Whether you’re dealing with compact and modern formats like GeoPackage, web-friendly options like GeoJSON, or legacy standards like Shapefile, having the ability to efficiently transform and load this data into a robust system like PostGIS is a key skill for any GIS professional or data scientist.
We demonstrated how to obtain OpenStreetMap data, explore different formats, and use ogr2ogr
to convert between them and import them into PostGIS. We also highlighted critical considerations like field name truncation in Shapefiles, performance boosts with PG_USE_COPY=YES
, and the importance of geometry type consistency.

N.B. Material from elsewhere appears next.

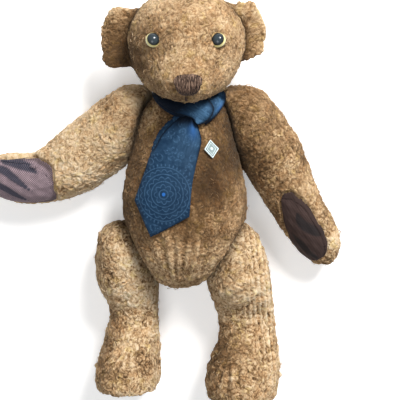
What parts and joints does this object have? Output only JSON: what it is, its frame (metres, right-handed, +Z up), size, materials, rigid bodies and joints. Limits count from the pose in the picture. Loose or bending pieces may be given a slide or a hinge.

By using tools like ogr2ogr
and PostGIS, you can streamline your geospatial workflows, handle large and complex datasets, and prepare your spatial data for deeper analysis.
No matter your stack—command-line, database, or Python, knowing how to bridge the gap between formats and databases ensures you’re ready to tackle any geospatial challenge.